Asia-Pacific indexes are mostly losing for another day in a row after the session on Wall Street once again worsened market sentiment.
The leaders of the declines are again the indexes from China, and are losing about 0.50% each. The index from Australia, the S&P/ASX 200, loses 0.40%. Meanwhile, Japan’s Nikkei index is the only one gaining at +0.30%.
Despite the decline, stocks in China saw some recovery after regulators injected a record amount of short-term liquidity into the country’s financial system.
Capital outflows to safe assets continue in the market. Gold gains 0.20%, the dollar also remains strong, while US Treasury bond yields lose 0.90%.
Alongside the dollar, the euro also remains strong, but despite this, the EURUSD pair is trading down slightly, losing 0.05% to 1.0577.
Increased tensions were noted after an American destroyer in the Red Sea intercepted drones and missiles aimed at Israel by Yemeni Houthi rebels. Oil prices surged to over $90 per barrel after drone attacks targeted US outposts in Iraq and Syria.
Japan’s Finance Minister Suzuki expressed concerns about rising global economic uncertainty, particularly in Japan, due to the Middle East conflict. Suzuki highlighted the worsening fiscal situation in Japan.
Japanese CPI data: Overall Nationwide at 3% and Core CPI Nationwide YoY at 2.8%.
PBoC set the Interest Rates as expected: 5 Yr at 4.2% and 1 Yr at 3.45%.
EC President von der Leyen stated that 93% of Hamas’ equipment originates from Iran. She emphasized the importance of increasing sanctions on Iran and addressing evasion.

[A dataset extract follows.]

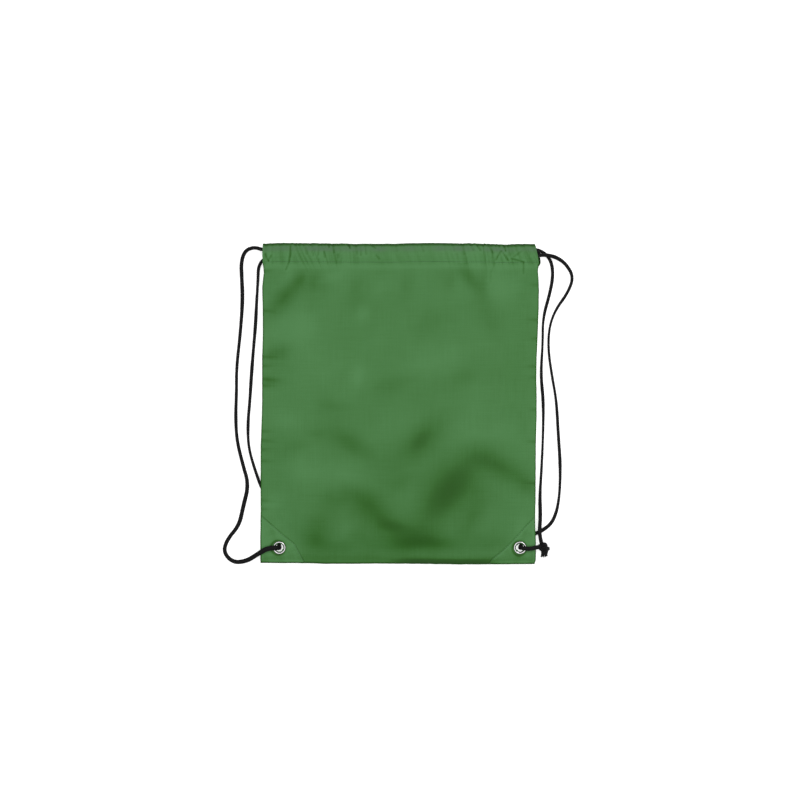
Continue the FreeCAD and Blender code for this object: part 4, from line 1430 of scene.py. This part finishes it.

Cryptocurrencies remain strong in the face of growing uncertainties in global traditional markets. Bitcoin is gaining and is already trading above $29,000.
Information has also emerged regarding long-term cryptocurrency investors. According to on-chain data, this group of investors is growing steadily and is already over 75%, which, combined with the halving in April 2024, could be a significant constraint on the supply side and therefore positively impacting the price.